Ama kendinde hak görme ve değişime tapma birleşerek
çağımızı tümüyle potansiyelin, "yakındır" algısının büyüsüne
mahkûm etmiştir. Bunun sonucuysa araçların kendi içlerinde
amaçlara dönüşmeleridir.
Böylece evrensel araç para, evrensel amaca dönüştü. Ama
etkinin pek çok tezahürü var. Örneğin ilişkilerde cinsel
çekicilik, kolaylaştırması gereken seksten koptu. Çekicilik
gittikçe dokunulmaktan çok artık hayran kalınmak istiyor.
Çekicilik artık kesinlikle, aman Tanrı korusun, işe yarama
beklentisinde değil. Bu noktada psikolojiye cinsel çekicilik
arttıkça cinsel performans tembelleşir teorimi sunuyorum.
Hipotezimin değersiz çıkması mümkün ama test edilmesinin
eğlenceli olacağı kesin.
İşyerlerinde yeniden yapılanma, yenilikçilik, esneklik,
yetenek, eğitim ve hareketlilik kendi içlerinde iyi olarak
büyük saygı görüyor.
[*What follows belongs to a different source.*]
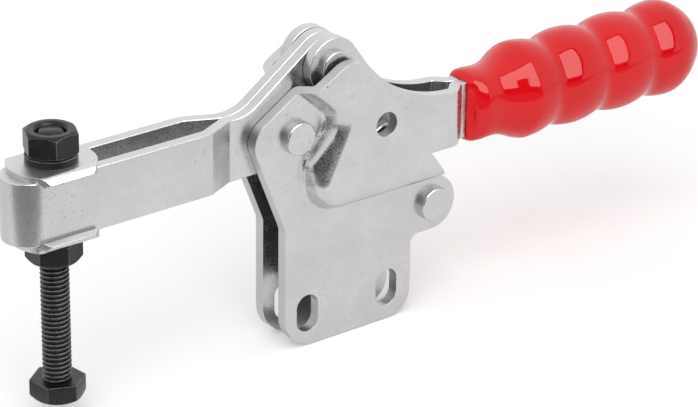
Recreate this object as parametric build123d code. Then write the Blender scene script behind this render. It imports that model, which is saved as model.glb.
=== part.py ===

Bu durumsa eğitim programlarına (çoğu
yerde çalışanlardan, gerekip gerekmediğine bakılmaksızın
belli eğitim kotalarını doldurmaları bekleniyor) yönelik
saplantıyı ve tasarımcılar, müze küratörleri, grafik sanatçıları
ve aşçılar gibi "yetenekli" profesyonellerin yükselişini
açıklıyor.
Potansiyele tapmak, daima az ileride daha iyisinin
bulunduğuna inanan bir açgözlülük türüdür. Ama potansiyelin
büyüsü, geleceği, bugünün büyüsünü bozma pahasına
etkilemektedir. Bugün olan her şey çoktan dün sayılmakta ve
gerçek heyecan hep Bir Sonraki Müthiş Şey'de, bir sonraki
sevgilide, işte, projede, tatilde veya yemekte görülmektedir.